Your task is to repeat only the lines from the one with "make_tray(mats, frame)" through the one with "points = [vertex.co", exactly as they stand, both ends included.

○ ○ ○ ○

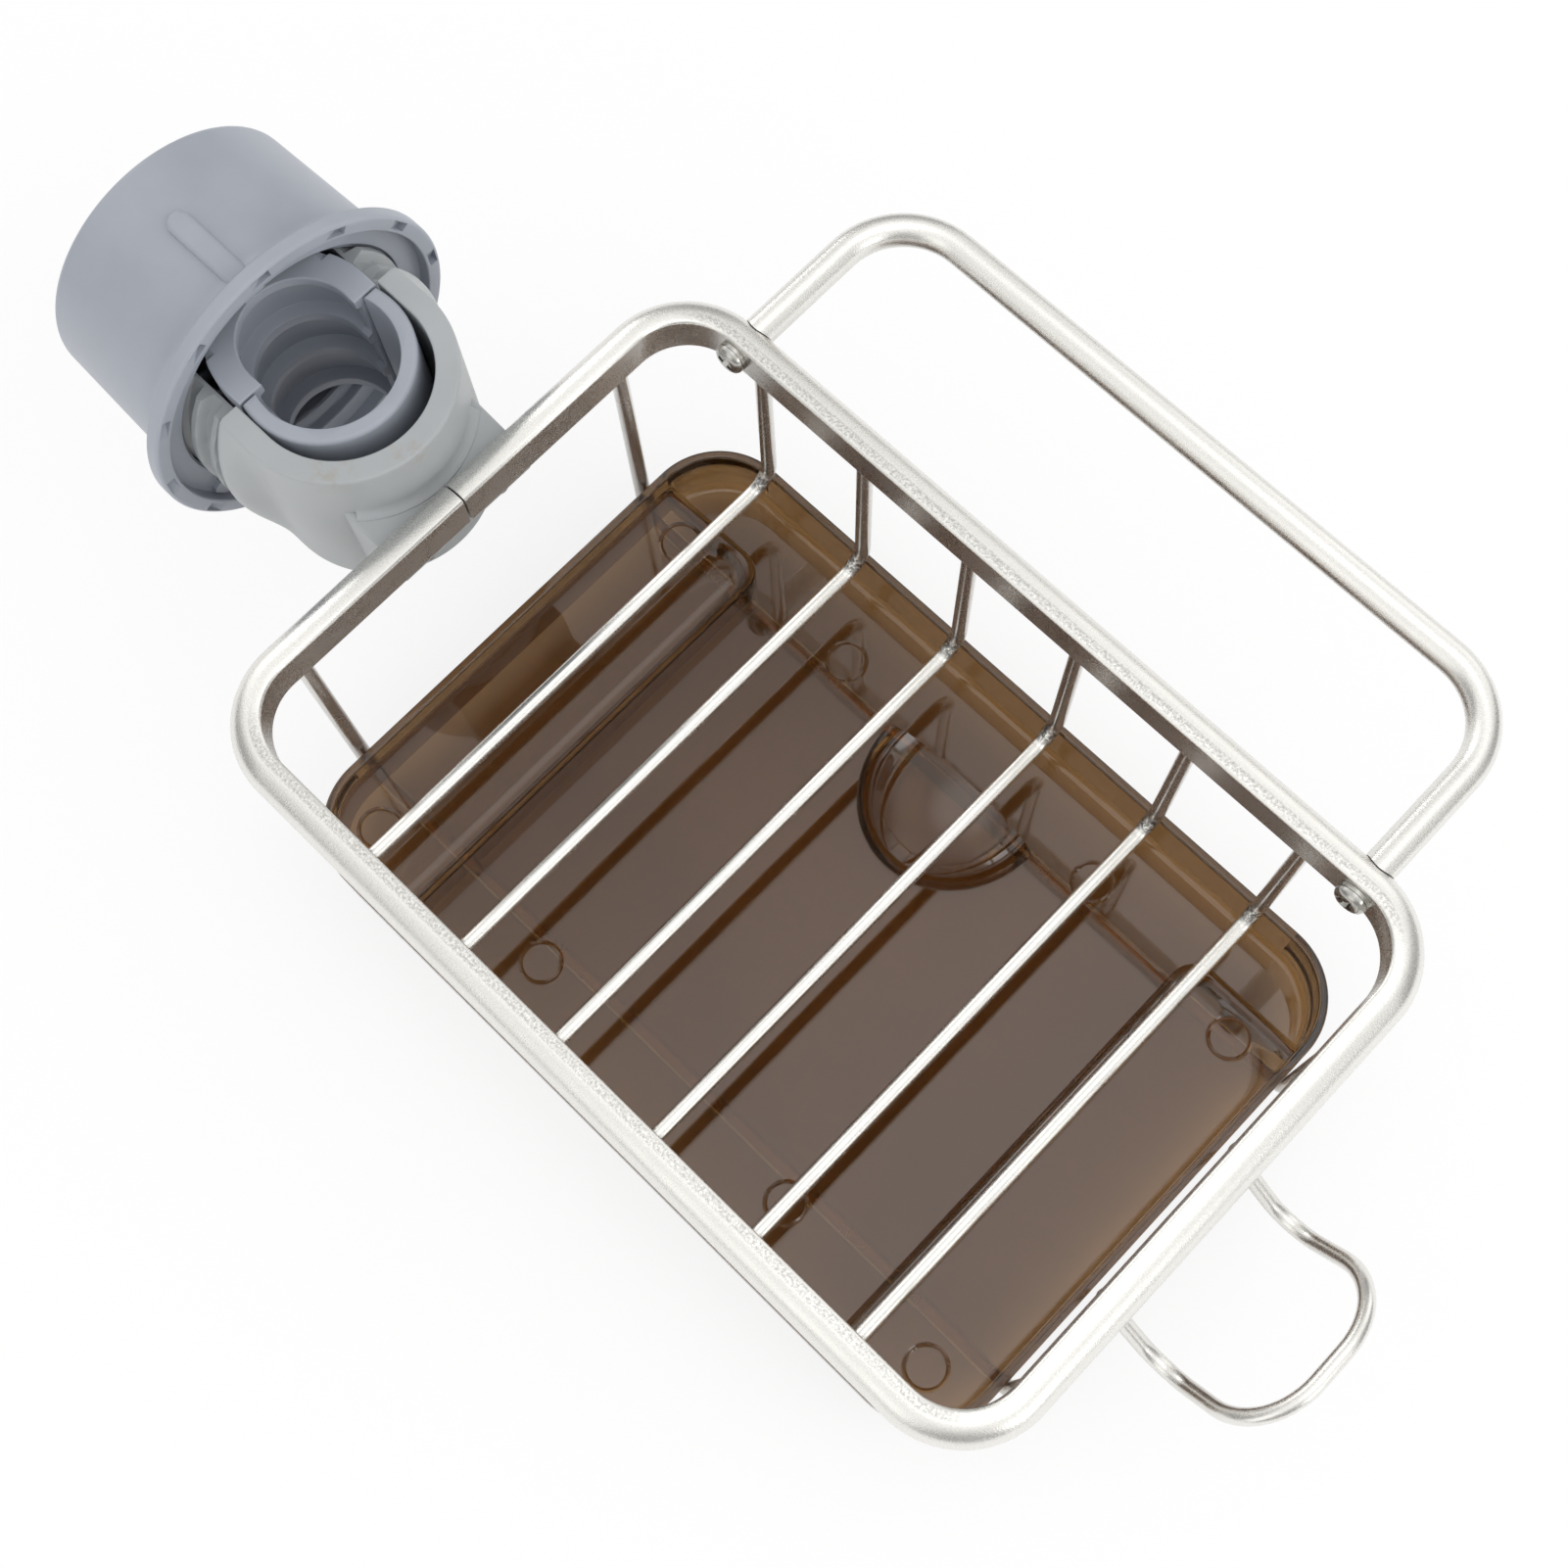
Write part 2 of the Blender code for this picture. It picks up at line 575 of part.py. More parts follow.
def make_yoke(mats, frame, envelope):
    cup_frame = empty("clamp_axis", (0, 0, 0))
    arm_end = YOKE_FACE_X - ARM_LENGTH
    high = YOKE_HALF_HEIGHT + ARM_R
    arms = [(arm_end, ARM_R - ARM_CHAMFER), (arm_end + ARM_CHAMFER, ARM_R), (YOKE_FACE_X + SEAT_GAP, ARM_R)]
    yoke = lathe("clamp_yoke", arms, mat=mats["light_grey"], parent=cup_frame)
    boolean(yoke, skin("yoke_body", yoke_body_rings(), parent=cup_frame), "UNION")
    tip = BORE_TO_RIM + LEDGE_REACH
    pad_low = PAD_TOP - PAD_SLOPE
    pad = [(CRADLE_X, PAD_TOP), (BORE_TO_RIM - PAD_LENGTH, PAD_TOP), (BORE_TO_RIM, pad_low), (tip, pad_low),
           (tip, LEDGE_BOTTOM), (BORE_TO_RIM - LEDGE_STEP, LEDGE_BOTTOM), (BORE_TO_RIM - 3 * LEDGE_STEP, -PAD_DEPTH),
           (CRADLE_X, -PAD_DEPTH)]
    boolean(yoke, side_prism("rim_pad", pad, -PAD_HALF_WIDTH, PAD_HALF_WIDTH, parent=cup_frame), "UNION")
    boolean(yoke, skin("pad_fillet", pad_fillet_rings(), parent=cup_frame), "UNION")
    jaw_way = INSERT_END_X + SEAT_GAP
    far = arm_end - OVERCUT
    through = arc(0, 0, LIP_R, -pi / 2, pi / 2, ARC_STEP / 2)
    through += [(jaw_way, LIP_R), (jaw_way, CRADLE_R), (far, CRADLE_R), (far, -CRADLE_R), (jaw_way, -CRADLE_R),
                (jaw_way, -LIP_R)]
    boolean(yoke, prism("pipe_way", through, -high, high, parent=cup_frame))
    pocket = arc(CRADLE_X, 0, CRADLE_R, -pi / 2, pi / 2, ARC_STEP / 2) + [(far, CRADLE_R), (far, -CRADLE_R)]
    boolean(yoke, prism("insert_pocket", pocket, -YOKE_HALF_HEIGHT + LIP_HEIGHT, high, parent=cup_frame))
    boolean(yoke, envelope)

    screw_x = BORE_TO_RIM + yoke_screw_inset()
    for number, side in ((1, -1), (2, 1)):
        place_at = (screw_x, side * YOKE_SCREW_Y, 0)
        hole = lathe("ledge_hole_%d" % number,
                     [(LEDGE_BOTTOM - OVERCUT, YOKE_SCREW_D / 2 + SEAT_GAP), (RIM_RISE, YOKE_SCREW_D / 2 + SEAT_GAP)],
                     axis="Z", steps=SCREW_STEPS, parent=cup_frame, location=place_at)
        boolean(yoke, hole)
        length = LEDGE_THICKNESS + 2 * SEAT_GAP + YOKE_SCREW_BITE
        pan_screw("yoke_screw_%d" % number, LEDGE_BOTTOM - SEAT_GAP, -1, YOKE_SCREW_HEAD_D, YOKE_SCREW_HEAD_H,
                  YOKE_SCREW_D, length, "Z", mats["steel"], cup_frame, place_at)
    return cup_frame


def make_insert(mats, cup_frame):
    outer = CRADLE_R - SEAT_GAP
    a = acos(INSERT_END_X / outer)
    b = acos(INSERT_END_X / INSERT_BORE_R)
    outline = arc(0, 0, outer, -a, a, ARC_STEP / 2) + arc(0, 0, INSERT_BORE_R, b, -b, ARC_STEP / 2)
    low = -YOKE_HALF_HEIGHT + LIP_HEIGHT + SEAT_GAP
    prism("half_ring_insert", outline, low, YOKE_HALF_HEIGHT, mat=mats["blue_grey"], parent=cup_frame)


def jaw_rings():
    """Outlines of the jaw up its height, with the grooves cut into the bore."""
    end = INSERT_END_X - JAW_CLOSED_GAP
    back_x = JAW_BACK_X + JAW_HALF_WIDTH
    outside = [(end, JAW_HALF_WIDTH)] + arc(back_x, 0, JAW_HALF_WIDTH, pi / 2, 3 * pi / 2)
    outside += [(end, -JAW_HALF_WIDTH)]

    def outline(depth):
        r = JAW_BORE_R
        land = end - JAW_POST
        post = r + JAW_POST_DEPTH * depth / JAW_GROOVE_DEPTH
        inside = [(end, -post), (land, -post), (land, -r - depth)]
        inside += arc(JAW_BORE_X, 0, r + depth, 3 * pi / 2, pi / 2)
        inside += [(land, r + depth), (land, post), (end, post)]
        return outside + inside

    pitch = JAW_GROOVE_HEIGHT + JAW_RIB_HEIGHT
    first = -(JAW_GROOVES * pitch - JAW_RIB_HEIGHT) / 2
    shallow = SEAT_GAP / 10
    levels = [(-YOKE_HALF_HEIGHT, shallow)]
    for i in range(JAW_GROOVES):
        low = first + i * pitch
        high = low + JAW_GROOVE_HEIGHT
        levels += [(low, shallow), (low + JAW_GROOVE_SLOPE, JAW_GROOVE_DEPTH),
                   (high - JAW_GROOVE_SLOPE, JAW_GROOVE_DEPTH), (high, shallow)]
    levels.append((YOKE_HALF_HEIGHT, shallow))
    return [[Vector((x, y, z)) for x, y in outline(depth)] for z, depth in levels]


def make_jaw(mats, cup_frame):
    jaw = skin("thrust_jaw", jaw_rings(), mat=mats["blue_grey"], parent=cup_frame)
    step = CUP_FACE_X - MOUTH_DEPTH
    inside_thread = CUP_BORE_R - THREAD_DEPTH - RUN_GAP
    outside_cup = JAW_HALF_WIDTH + YOKE_HALF_HEIGHT
    room = [(CUP_END_X, inside_thread), (step, inside_thread), (step, outside_cup), (CRADLE_X, outside_cup)]
    boolean(jaw, lathe("cup_room", room, parent=cup_frame), "INTERSECT")
    stem = [(BOSS_FACE_X + SEAT_GAP, STEM_R - ARM_CHAMFER / 2), (BOSS_FACE_X + SEAT_GAP + ARM_CHAMFER / 2, STEM_R),
            (JAW_BACK_X + STEM_R / 2, STEM_R)]
    boolean(jaw, lathe("jaw_stem", stem, steps=STEM_STEPS, parent=cup_frame), "UNION")
    hole_r = CUP_SCREW_D / 2 + SEAT_GAP
    hole = [(BOSS_FACE_X - OVERCUT, hole_r), (BOSS_FACE_X + CUP_SCREW_GRIP + 2 * SEAT_GAP, hole_r)]
    boolean(jaw, lathe("stem_hole", hole, steps=SCREW_STEPS, parent=cup_frame))


def cup_profile():
    """Closed section of the cup from the flange's face round the outside, the end and the bore."""
    flange_back = CUP_FACE_X - FLANGE_THICKNESS
    points = [(CUP_FACE_X, MOUTH_R), (CUP_FACE_X, FLANGE_R - FLANGE_CHAMFER), (CUP_FACE_X - FLANGE_CHAMFER, FLANGE_R),
              (flange_back, FLANGE_R)]
    count = 5
    for i in range(1, count + 1):
        a = pi / 2 * i / count
        points.append((flange_back - FLANGE_FLARE * (1 - cos(a)), FLANGE_R - (FLANGE_R - CUP_R) * sin(a)))
    points += arc(CUP_END_X + CUP_END_ROUND, CUP_END_R - CUP_END_ROUND, CUP_END_ROUND, pi / 2, pi, pi / 8)
    floor = CUP_END_X + RECESS_DEPTH
    hole_r = CUP_SCREW_D / 2 + SEAT_GAP
    points += [(CUP_END_X, RECESS_R), (floor, RECESS_R), (floor, hole_r), (BOSS_FACE_X, hole_r),
               (BOSS_FACE_X, RECESS_R + BOSS_WALL), (CUP_END_X + CUP_END_WALL, RECESS_R + BOSS_WALL)]
    inner = CUP_END_X + CUP_END_WALL
    points += [(inner, CUP_BORE_R - CUP_END_ROUND), (inner + CUP_END_ROUND, CUP_BORE_R),
               (CUP_FACE_X - MOUTH_DEPTH, CUP_BORE_R), (CUP_FACE_X - MOUTH_DEPTH, MOUTH_R)]
    return points


def make_cup(mats, cup_frame):
    cup = tube_lathe("screw_cup", cup_profile(), mat=mats["blue_grey"], parent=cup_frame)
    half = GRIP_RIB_WIDTH / 2
    near = CUP_FACE_X - FLANGE_THICKNESS / 2
    far = near - GRIP_RIB_LENGTH + half
    levels = rounded_levels((CUP_R + CUP_BORE_R) / 2, CUP_R + GRIP_RIB_RISE, GRIP_RIB_ROUND, True, 3)
    for k in range(GRIP_RIBS):
        turned = Matrix.Rotation(GRIP_RIB_TURN + 2 * pi * k / GRIP_RIBS, 3, "X")
        rings = []
        for z, inset in levels:
            r = half - inset
            outline = [(near, r)] + arc(far, 0, r, pi / 2, 3 * pi / 2, pi / 8) + [(near, -r)]
            rings.append([turned @ Vector((x, y, z)) for x, y in outline])
        boolean(cup, skin("grip_rib_%d" % (k + 1), rings, parent=cup_frame), "UNION")
    middle = (MOUTH_R + FLANGE_R) / 2
    for k in range(POCKETS):
        turned = Matrix.Rotation(2 * pi * (k + 0.5) / POCKETS, 3, "X")
        low, high = middle - POCKET_WIDTH / 2, middle + POCKET_WIDTH / 2
        wedge = [(CUP_FACE_X, -POCKET_LENGTH / 2), (CUP_FACE_X + POCKET_DEPTH, -POCKET_LENGTH / 2),
                 (CUP_FACE_X + POCKET_DEPTH, POCKET_LENGTH / 2), (CUP_FACE_X - POCKET_DEPTH, POCKET_LENGTH / 2)]
        rings = [[turned @ Vector((x, y, z)) for x, y in wedge] for z in (low, high)]
        boolean(cup, skin("pocket_%d" % (k + 1), rings, parent=cup_frame))
    seat = CUP_END_X + RECESS_DEPTH - SEAT_GAP
    length = BOSS_WALL + 2 * SEAT_GAP + CUP_SCREW_GRIP
    pan_screw("jaw_retaining_screw", seat, -1, CUP_SCREW_HEAD_D, CUP_SCREW_HEAD_H, CUP_SCREW_D,
              length, "X", mats["steel"], cup_frame, (0, 0, 0))


def main():
    clear_scene()
    mats = {
        "aluminium": material("satin_aluminium", (0.80, 0.78, 0.74), 0.32, metallic=1.0),
        "steel": material("bright_steel", (0.78, 0.77, 0.75), 0.18, metallic=1.0),
        "light_grey": material("light_grey_plastic", (0.47, 0.49, 0.50), 0.45),
        "blue_grey": material("blue_grey_plastic", (0.38, 0.41, 0.46), 0.45),
        "smoke": material("smoke_brown_plastic", (0.20, 0.13, 0.08), 0.12, transmission=0.6, alpha=0.8),
    }
    frame = empty("rim_frame", (RIM_X, 0, RIM_RISE))
    rim, envelope = make_rim(mats, frame)
    make_wires(mats, frame, envelope)
    make_towel_bar(mats, frame, envelope)
    make_tray(mats, frame)
    cup_frame = make_yoke(mats, frame, envelope)
    make_insert(mats, cup_frame)
    make_jaw(mats, cup_frame)
    make_cup(mats, cup_frame)


main()
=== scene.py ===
from math import acos, asin, cos, pi, radians, sin, sqrt

import bmesh
import bpy
from bpy.props import FloatProperty, FloatVectorProperty, IntProperty, PointerProperty
from mathutils import Matrix, Vector


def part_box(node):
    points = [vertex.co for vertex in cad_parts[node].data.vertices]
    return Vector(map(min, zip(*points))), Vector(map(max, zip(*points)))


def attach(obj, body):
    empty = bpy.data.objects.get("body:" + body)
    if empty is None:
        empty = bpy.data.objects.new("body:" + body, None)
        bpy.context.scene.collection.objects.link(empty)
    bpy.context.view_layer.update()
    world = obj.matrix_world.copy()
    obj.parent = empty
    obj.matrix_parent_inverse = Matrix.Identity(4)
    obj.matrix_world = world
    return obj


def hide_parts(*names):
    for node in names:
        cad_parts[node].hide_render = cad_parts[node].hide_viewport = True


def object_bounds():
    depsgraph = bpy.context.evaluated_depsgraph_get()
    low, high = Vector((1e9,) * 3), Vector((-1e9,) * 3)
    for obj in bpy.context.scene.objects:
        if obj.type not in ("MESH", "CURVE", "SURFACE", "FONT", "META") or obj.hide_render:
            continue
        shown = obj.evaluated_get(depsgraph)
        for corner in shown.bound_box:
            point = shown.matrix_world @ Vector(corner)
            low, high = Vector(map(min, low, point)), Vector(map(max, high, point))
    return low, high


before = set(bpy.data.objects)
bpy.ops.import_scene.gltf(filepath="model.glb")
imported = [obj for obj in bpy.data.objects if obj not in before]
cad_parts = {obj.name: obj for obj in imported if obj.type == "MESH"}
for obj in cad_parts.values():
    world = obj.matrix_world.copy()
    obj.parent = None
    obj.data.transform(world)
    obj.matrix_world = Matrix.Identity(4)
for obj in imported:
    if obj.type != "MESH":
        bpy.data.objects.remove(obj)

bl_info = {
    "name": "Faucet Sink Caddy",
    "version": (1, 0, 0),
    "blender": (4, 5, 0),
    "location": "View3D > Sidebar > Caddy",
    "description": "Builds a wire sink caddy with a screw clamp and a drip tray over its packed solids",
    "category": "Object",
}

CAD_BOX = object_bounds()
RIM_LOW, RIM_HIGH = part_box("rim_rail")
TRAY_LOW, TRAY_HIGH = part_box("drip_tray")
CUP_LOW, CUP_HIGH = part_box("screw_cup")
RIM_X = (RIM_LOW.x + RIM_HIGH.x) / 2
RIM_Z = (RIM_LOW.z + RIM_HIGH.z) / 2
CROSS_WIRES = sorted(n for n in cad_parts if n.startswith("cross_wire"))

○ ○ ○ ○

* **SOLUTION FOR THIS PROBLEM**:
    make_tray(mats, frame)
    cup_frame = make_yoke(mats, frame, envelope)
    make_insert(mats, cup_frame)
    make_jaw(mats, cup_frame)
    make_cup(mats, cup_frame)


main()
=== scene.py ===
from math import acos, asin, cos, pi, radians, sin, sqrt

import bmesh
import bpy
from bpy.props import FloatProperty, FloatVectorProperty, IntProperty, PointerProperty
from mathutils import Matrix, Vector


def part_box(node):
    points = [vertex.co for vertex in cad_parts[node].data.vertices]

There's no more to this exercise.